For Shawn Carolan, the Menlo Ventures partner and early backer of Uber, it was hard not to believe him. Carolan told friends that he had always found Kalanick persuasive; the founder’s confidence,
his scrappiness, his smarts, and his charm were all the original reasons that Carolan had invested in him in the first place. Now he heard the pain in Kalanick’s voice as he fought for his job. It sounded like the CEO was crying on the other end of the line. Though he knew he shouldn’t, Carolan felt guilty. He was trying to annihilate one of his own founders, a cardinal sin of the venture business. But after a beat, and some hemming and hawing over the phone, the venture partner shook it off, steeling himself for a proper response.
“I’m sorry, Travis, I really am,” Carolan told him. “As much as I want to trust you, I just can’t. I cannot, in my right mind, support you any longer as the chief executive of this company.” And then, the venture capitalist hung up on Travis Kalanick.
After some time had passed Cohler and Fenton returned. They leveled with Travis. If he agreed to step down, peacefully and without a fight, they would give him the dignity of a graceful exit. Often, the VCs knew, when executives were replaced or demoted from the companies they helmed, there was usually a bit of Kabuki theater and posturing on the announcement. A half-truth like “I’m stepping back to be an advisor,” or “I’ve decided to step down to spend more time with my loved ones”—these were the platitudes of corporate coups d’etat. Benchmark was happy to allow Kalanick that luxury.
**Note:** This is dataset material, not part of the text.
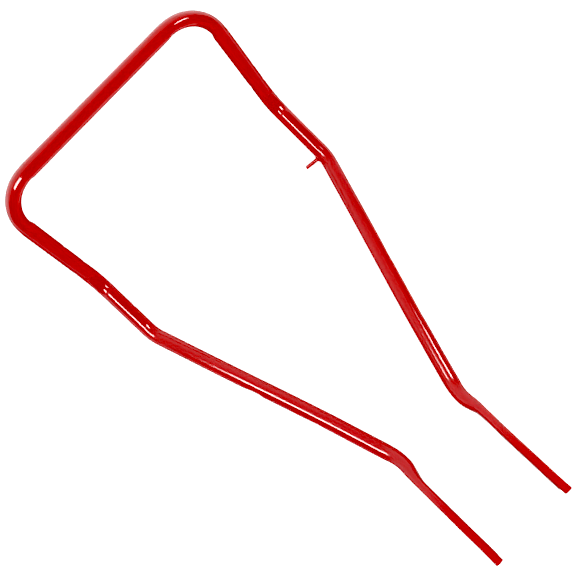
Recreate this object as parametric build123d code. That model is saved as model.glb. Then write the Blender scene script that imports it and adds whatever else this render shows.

It was getting later; the sun began to dip outside the Ritz conference room. Fenton had put himself in a bit of a bind; he couldn’t wait Kalanick out with perfect calm as Fenton had to catch a flight across the Atlantic later that evening to see his children, who lived with their mother in France. At around 4:00 p.m., Kalanick’s clock was still ticking. But Kalanick still resisted, asking for another break. The group parted again.